REPUBLIKA.CO.ID, JAKARTA -- Kredit bermasalah atau Non-Performing Loan (NPL) perbankan Indonesia berpotensi meningkat dalam beberapa kuartal ke depan. Lembaga Penjamin Simpanan (LPS) menilai, hal ini akan menjadi penahan laju pertumbuhan ekonomi Indonesia di bawah 6 persen dalam dua tahun mendatang.
Anggota Dewan Komisioner Lembaga Penjamin Simpanan (LPS) Destry Damayanti mengungkapkan bahwa pihaknya belum mengetahui kapan akan ada perbaikan pertumbuhan NPL. "Harga komoditas masih volatil dan masih ada ketidakpastian ekonomi (global) yang memengaruhi ekonomi domestik," ujar Destry seperti dilansir dari Bloomberg, Senin (10/4).
Destry menambahkan, perbankan masih melakukan konsolidasi untuk memperbaiki kredit macet.

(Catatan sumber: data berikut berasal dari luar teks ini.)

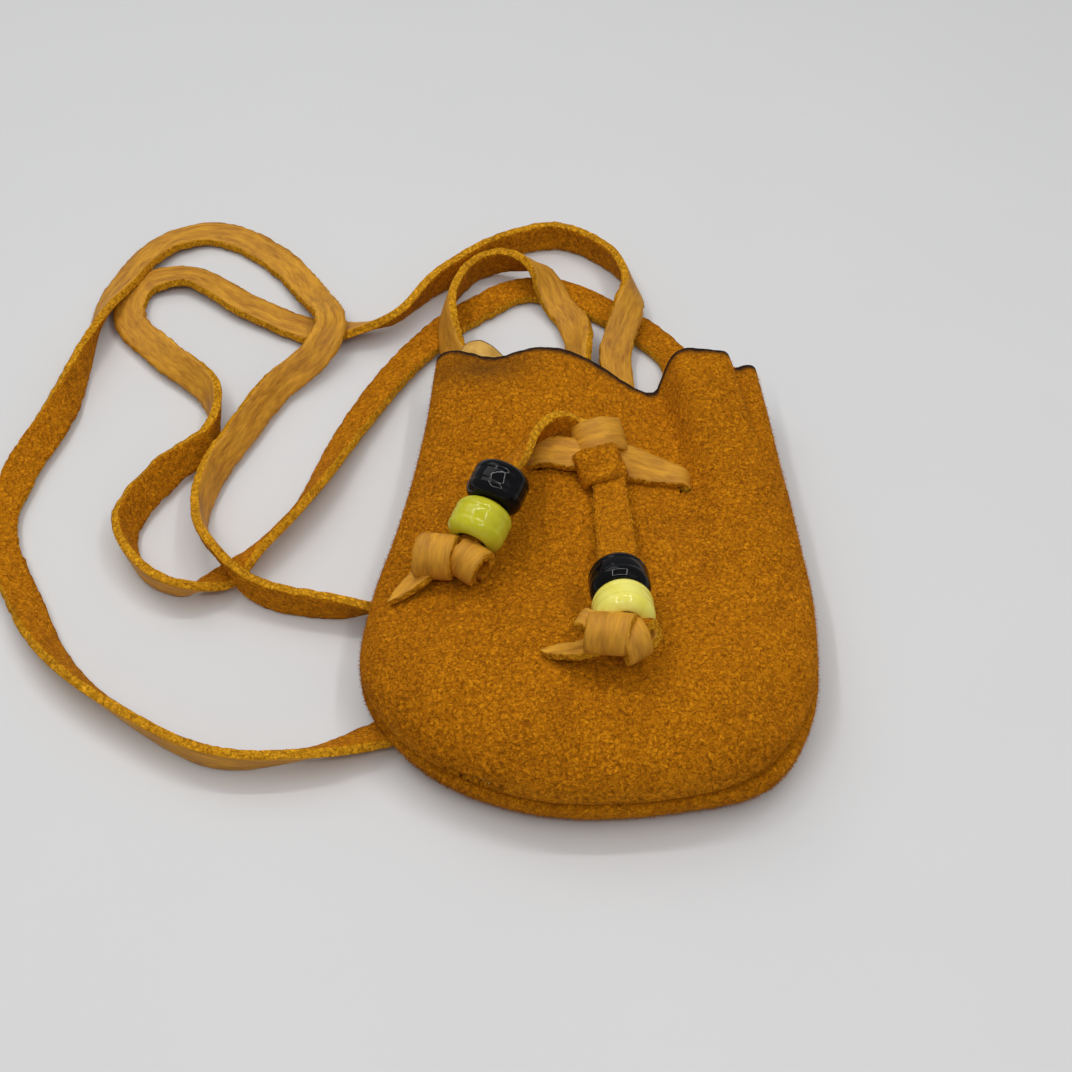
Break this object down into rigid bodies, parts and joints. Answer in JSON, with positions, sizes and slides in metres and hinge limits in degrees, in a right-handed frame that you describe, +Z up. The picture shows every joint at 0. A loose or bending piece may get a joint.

Isu soal kenaikan NPL menjadi salah satu dasar bagi Presiden Jokowi untuk merevisi target pertumbuhan ekonomi menjadi 5,6 persen pada 2018. Angka ini di bawah target yang dipatok pemerintah sebelumnya, di mana pertumbuhan ekonomi pada 2018 berada dalam rentang 5,4 persen hingga 6,1 persen.
Rasio NPL bertahan di atas tiga persen sejak pertengahan tahun lalu. Sejalan dengan pertumbuhan kredit pada 2016 lalu sebesar 7,9 persen.
Sebelumnya Otoritas Jasa Keuangan (OJK) mengungkapkan, ada 22 bank yang memiliki rasio NPL di atas lima persen secara gross pada Januari 2017. Sehingga, otoritas meminta bank-bank tersebut meningkatkan biaya pencadangan untuk mencegah risiko.
Menurut data OJK mengenai kinerja industri perbankan yang diberikan kepada Komisi XI DPR, bank berkategori Bank Umum Kegiatan Usaha (BUKU II) paling banyak memiliki rapor NPL merah di atas lima persen yakni 11 bank. Kemudian, Bank kategori BUKU III sebanyak enak bank, dan bank BUKU I sebanyak lima bank.
Kepala Eksekutif Pengawas Perbankan OJK Nelson Tampubolon mengatakan, 22 bank tersebut sudah diminta untuk meningkatkan pengawasan dan aspek kehati-hatian, salah satunya dengan memperbesar biaya pencadangan terhadap NPL. Dengan begitu, Nelson meyakini, dalam beberapa bulan ke depan, NPL 22 bank tersebut akan menyusut. Lagipula, kata Nelson, jika secara nett, NPL 22 bank tersebut di bawah lima persen.
"NPL nett-nya sudah di bawah lima persen. Kalau menurut peraturan kami itu, yang membatasi itu dari NPL nettnya jangan sampai melebihi lima persen," ujar Nelson.
Nelson enggan merinci entitas 22 bank tersebut. Dia mengatakan 22 bank tersebut adalah bank swasta.